Quando i parenti di Rosa la rintraccerano e le porteranno via i due piccoli che ormai sente come figli, Katerina tornerà a vagabondare finché non troverà impiego come domestica in casa di una pianista ebrea laica, dedita solo alla propria arte, mentre la morsa dei pogrom si fa sempre più vicina e violenta.

Ancora e ancora i rovesci della sorte di Katerina si legano a quelli degli ebrei che incontrerà sul suo cammino, fino a quando diventerà a sua volta vittima di un’inaudita brutalità dalla quale si difenderà così furiosamente da essere rinchiusa in un carcere per quattro decenni.
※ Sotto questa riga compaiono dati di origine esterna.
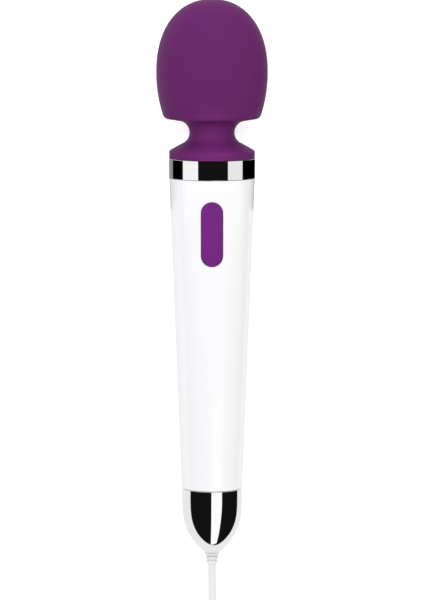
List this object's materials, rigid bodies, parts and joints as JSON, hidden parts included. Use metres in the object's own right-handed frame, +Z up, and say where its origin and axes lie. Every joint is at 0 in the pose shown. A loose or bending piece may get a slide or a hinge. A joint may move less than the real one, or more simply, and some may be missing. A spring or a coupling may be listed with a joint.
{
  "type": "handheld wand massager",
  "caption": "Corded wand massager with a soft domed head on a flexible neck, a long push button, a tapered handle and a bullet-shaped tail cap.",
  "frame": {"origin": "middle of the footprint of the wand itself, without its lead, on the surface it lies on", "axes": "+Y along the wand towards the head, +Z up, which is the button side, +X to the right"},
  "size_m": [0.0825, 0.5036, 0.0629],
  "materials": {
    "purple_silicone": "satin silicone",
    "chrome": "mirror bright",
    "white_gloss": "gloss moulded",
    "purple_button": "satin gloss moulded",
    "white_lead": "soft vinyl",
    "pale_boot": "soft translucent vinyl",
    "white_adapter": "fine moulded texture",
    "steel": "bright steel",
    "brass": "turned",
    "copper": "enamelled wire",
    "black_plastic": "moulded",
    "grey_plastic": "moulded",
    "board_green": "solder mask",
    "magnet_grey": "sintered",
    "mount_rubber": "moulded",
    "tie_black": "woven strap"
  },
  "bodies": {
    "handle": {"collar_skin": "purple_silicone", "neck_clamp": "grey_plastic", "trim_ring": "chrome", "front_shell": "white_gloss", "rear_shell": "white_gloss", "handle_screws": "steel", "switch_body": "black_plastic", "circuit_board": "board_green", "board_screws": "steel", "board_parts": "black_plastic", "motor_can": "steel", "motor_magnets": "magnet_grey", "motor_end_bell": "black_plastic", "motor_bushings": "brass", "motor_brushes": "magnet_grey", "brush_arms": "brass", "motor_mount_front": "mount_rubber", "motor_mount_rear": "mount_rubber", "end_cap": "chrome", "strain_relief": "pale_boot", "inner_lead": "white_lead", "cord_clamp": "grey_plastic", "lead_wires": "copper", "cord_lead": "white_lead", "cord_tail": "white_lead", "cord_coil": "white_lead", "cord_tie": "tie_black", "adapter_body": "white_adapter", "adapter_boot": "pale_boot", "adapter_blades": "steel"},
    "neck": {"neck_skin": "purple_silicone", "flex_sleeve": "steel"},
    "head": {"head_skin": "purple_silicone", "head_core_front": "grey_plastic", "head_core_rear": "grey_plastic", "head_screws": "steel", "head_bearing_top": "steel", "head_bearing_low": "steel", "bearing_retainer": "steel"},
    "eccentric": {"eccentric_shaft": "steel", "eccentric_weight": "steel"},
    "rotor": {"drive_cable": "steel", "armature": "steel", "motor_windings": "copper", "commutator": "copper", "motor_shaft": "steel", "shaft_coupling": "brass"},
    "button": {"button": "purple_button", "button_carrier": "black_plastic", "switch_plunger": "black_plastic"}
  },
  "joints": [
    {"name": "neck_pitch", "type": "hinge", "parent": "handle", "child": "neck", "pos_m": [0, 0.0846, 0.02914], "axis": [1, 0, 0], "range_deg": [-14, 14], "stiffness_Nm_per_rad": 9, "deforming": ["neck_skin", "flex_sleeve", "drive_cable"]},
    {"name": "neck_sway", "type": "hinge", "parent": "neck", "child": "head", "pos_m": [0, 0.0846, 0.02914], "axis": [0, -0.0604, 0.9982], "range_deg": [-14, 14], "stiffness_Nm_per_rad": 9, "deforming": ["neck_skin", "flex_sleeve", "drive_cable"]},
    {"name": "button_press", "type": "slide", "parent": "handle", "child": "button", "axis": [0, 0.0604, -0.9982], "range_m": [0, 0.0008], "stiffness_N_per_m": 900},
    {"name": "motor_spin", "type": "hinge", "parent": "handle", "child": "rotor", "pos_m": [0, 0.0292, 0.02579], "axis": [0, 0.9982, 0.0604], "continuous": true},
    {"name": "eccentric_spin", "type": "hinge", "parent": "head", "child": "eccentric", "pos_m": [0, 0.12302, 0.03146], "axis": [0, 0.9982, 0.0604], "continuous": true}
  ],
  "couplings": [
    {"joint": "eccentric_spin", "follows": "motor_spin", "ratio": 1}
  ]
}
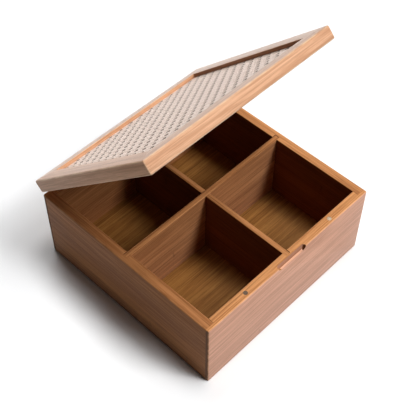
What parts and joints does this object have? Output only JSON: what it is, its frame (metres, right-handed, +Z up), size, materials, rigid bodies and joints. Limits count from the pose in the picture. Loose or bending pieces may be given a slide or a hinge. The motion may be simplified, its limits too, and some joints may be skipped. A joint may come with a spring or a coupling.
{
  "type": "tea bag organizer box",
  "caption": "Square bamboo box with crossed dividers and a friction-held hinged lid of mitred rails filled with cane webbing; finger notch and magnets at the front.",
  "frame": {"origin": "middle of the underside, on the table", "axes": "+X to the right of a person facing the finger notch, +Y from the notched front wall to the hinged back wall, +Z up"},
  "size_m": [0.2, 0.2083, 0.2267],
  "materials": {
    "bamboo": "satin",
    "bamboo_lid": "satin",
    "bamboo_floor": "satin",
    "cane": "matte",
    "magnet": "satin",
    "hinge_brass": "satin"
  },
  "bodies": {
    "box": {"front_wall": "bamboo", "back_wall": "bamboo", "left_wall": "bamboo", "right_wall": "bamboo", "floor_panel": "bamboo_floor", "divider_front_to_back": "bamboo", "divider_side_to_side": "bamboo", "box_magnet_left": "magnet", "box_magnet_right": "magnet", "hinge_left_box_leaf": "hinge_brass", "hinge_left_pin": "hinge_brass", "hinge_right_box_leaf": "hinge_brass", "hinge_right_pin": "hinge_brass", "box_hinge_screws": "hinge_brass"},
    "lid": {"lid_front_rail": "bamboo_lid", "lid_back_rail": "bamboo_lid", "lid_left_rail": "bamboo_lid", "lid_right_rail": "bamboo_lid", "lid_backing_panel": "bamboo_floor", "cane_webbing": "cane", "lid_magnet_left": "magnet", "lid_magnet_right": "magnet", "hinge_left_lid_leaf": "hinge_brass", "hinge_right_lid_leaf": "hinge_brass", "lid_hinge_screws": "hinge_brass"}
  },
  "joints": [
    {"name": "lid_hinge", "type": "hinge", "parent": "box", "child": "lid", "pos_m": [0, 0.10175, 0.07915], "axis": [-1, 0, 0], "range_deg": [-43.7, 136.3]}
  ]
}
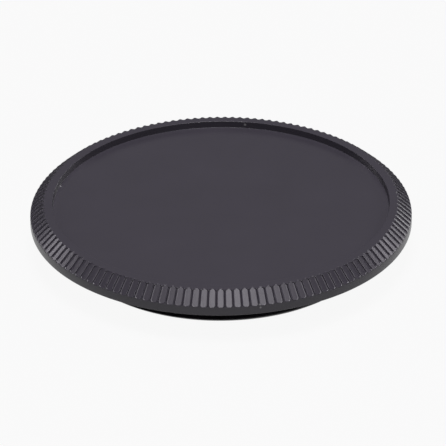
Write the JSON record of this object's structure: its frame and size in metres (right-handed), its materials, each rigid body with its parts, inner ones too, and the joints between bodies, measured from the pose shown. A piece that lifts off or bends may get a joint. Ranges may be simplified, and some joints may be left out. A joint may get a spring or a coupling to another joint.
{
  "type": "camera body cap",
  "caption": "Round screw-in cap that closes a camera body's lens opening, with a recessed face, a fluted bevel and a threaded collar underneath.",
  "frame": {"origin": "middle of the collar's open end, on the cap's axis", "axes": "+Z along the cap's axis, from the collar towards the outer face; one flute is centred on -Y"},
  "size_m": [0.053, 0.053, 0.0071],
  "materials": {
    "cap_plastic": "fine matte moulded black-grey plastic"
  },
  "bodies": {
    "root": {"body_cap": "cap_plastic"}
  },
  "joints": []
}
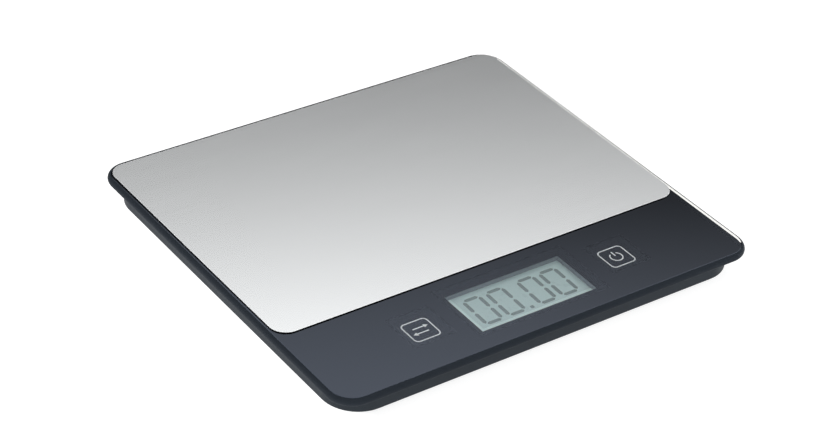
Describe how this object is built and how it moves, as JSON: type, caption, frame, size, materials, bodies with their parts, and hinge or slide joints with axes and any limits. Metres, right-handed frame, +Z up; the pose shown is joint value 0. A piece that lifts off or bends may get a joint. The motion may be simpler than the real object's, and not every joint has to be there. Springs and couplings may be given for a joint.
{
  "type": "digital kitchen scale",
  "caption": "Slim electronic kitchen scale: a glass slab with a steel weighing sheet, a display and touch keys in front, on a moulded base with weighing feet.",
  "frame": {"origin": "on the worktop, under the middle of the glass slab", "axes": "+X to the right along the width, +Y to the rear, +Z up; the display and keys are towards -Y"},
  "size_m": [0.22, 0.2, 0.0152],
  "materials": {
    "brushed_steel": "fine straight brushing, bare",
    "bonding_film": "clear adhesive film",
    "glass": "polished faces, ground half-round edge",
    "back_print": "dark slate ink seen through the glass",
    "base_plastic": "fine spark texture",
    "foam_tape": "black foam",
    "display_glass": "grey-green display cell",
    "reflector_film": "satin reflector",
    "contact_rubber": "satin",
    "circuit_board": "solder mask",
    "epoxy_cap": "poured epoxy",
    "component_body": "mixed small parts",
    "connector_plastic": "natural nylon",
    "spring_brass": "bright wire",
    "load_cell_alloy": "stamped and plated",
    "gauge_coating": "white protective coating",
    "zinc_screw": "bright zinc",
    "wire_red": "insulation",
    "wire_black": "insulation",
    "coin_steel": "satin nickel",
    "contact_plate": "nickel-plated spring strip",
    "foot_plastic": "satin moulding",
    "pad_rubber": "non-slip pad",
    "cover_plastic": "fine spark texture"
  },
  "bodies": {
    "chassis": {"steel_platform": "brushed_steel", "platform_film": "bonding_film", "glass_slab": "glass", "glass_ink": "back_print", "base_housing": "base_plastic", "rim_tape": "foam_tape", "display_gasket": "foam_tape", "display_front_glass": "display_glass", "display_rear_glass": "display_glass", "display_reflector": "reflector_film", "display_holder": "base_plastic", "zebra_strip": "contact_rubber", "main_board": "circuit_board", "controller_cap": "epoxy_cap", "board_components": "component_body", "board_connectors": "connector_plastic", "touch_spring_left": "spring_brass", "touch_spring_right": "spring_brass", "load_cell_front_left": "load_cell_alloy", "load_cell_front_right": "load_cell_alloy", "load_cell_rear_left": "load_cell_alloy", "load_cell_rear_right": "load_cell_alloy", "strain_gauges": "gauge_coating", "cell_screws": "zinc_screw", "cell_wires_front_left": "wire_red", "cell_wires_front_right": "wire_red", "cell_wires_rear_left": "wire_red", "cell_wires_rear_right": "wire_red", "battery_wire_plus": "wire_red", "battery_wire_minus": "wire_black", "coin_cell": "coin_steel", "contact_plus": "contact_plate", "contact_minus": "contact_plate"},
    "foot_front_left": {"foot_front_left": "foot_plastic", "foot_pad_front_left": "pad_rubber"},
    "foot_front_right": {"foot_front_right": "foot_plastic", "foot_pad_front_right": "pad_rubber"},
    "foot_rear_left": {"foot_rear_left": "foot_plastic", "foot_pad_rear_left": "pad_rubber"},
    "foot_rear_right": {"foot_rear_right": "foot_plastic", "foot_pad_rear_right": "pad_rubber"},
    "cover": {"battery_cover": "cover_plastic"}
  },
  "joints": [
    {"name": "foot_travel_front_left", "type": "slide", "parent": "chassis", "child": "foot_front_left", "axis": [0, 0, 1], "range_m": [0, 0.0004], "stiffness_N_per_m": 4000, "springref_m": -0.00045, "deforming": ["load_cell_front_left"]},
    {"name": "foot_travel_front_right", "type": "slide", "parent": "chassis", "child": "foot_front_right", "axis": [0, 0, 1], "range_m": [0, 0.0004], "stiffness_N_per_m": 4000, "springref_m": -0.00045, "deforming": ["load_cell_front_right"]},
    {"name": "foot_travel_rear_left", "type": "slide", "parent": "chassis", "child": "foot_rear_left", "axis": [0, 0, 1], "range_m": [0, 0.0004], "stiffness_N_per_m": 4000, "springref_m": -0.00045, "deforming": ["load_cell_rear_left"]},
    {"name": "foot_travel_rear_right", "type": "slide", "parent": "chassis", "child": "foot_rear_right", "axis": [0, 0, 1], "range_m": [0, 0.0004], "stiffness_N_per_m": 4000, "springref_m": -0.00045, "deforming": ["load_cell_rear_right"]},
    {"name": "battery_cover_turn", "type": "hinge", "parent": "chassis", "child": "cover", "pos_m": [0, -0.02, 0.0024], "axis": [0, 0, -1], "range_deg": [0, 45]}
  ]
}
Da lì sentirà gli echi del mondo di fuori, ogni mese un saccheggio o un omicidio, finché, oltre le recinzioni, le prigioniere cominciano a veder passare i treni, e tutte sanno che trasportano ebrei diretti all’eliminazione. Le compagne ne gioiscono apertamente. Una mattina sulle torrette non c’è nessuno, le sorveglianti sono scappate. Le prigioniere si incamminano nella campagna spoglia. Katerina si volta a guardare. Il carcere da lontano è quasi un’allucinazione.

Vecchissima, malata, mezza cieca, mezza sorda, torna alla casa che era stata dei suoi genitori. La fine della guerra non è che un’eco lontana. Solo un cieco viene una volta a settimana a portarle un po’ di cibo e a pulire, a tentoni. «Adesso non ci sono più ebrei nel mondo, sono sola, e di nascosto rievoco le loro feste nel mio quaderno».
Rosa, i bambini, la pianista, la piccola comunità e la sua lingua rivivono nella sua mente, dove si conserva la memoria dei volti amati, dei riti, delle luci, come una estrema difesa dal mondo. Un cieco accudisce una vecchia che porta in sé gli scomparsi.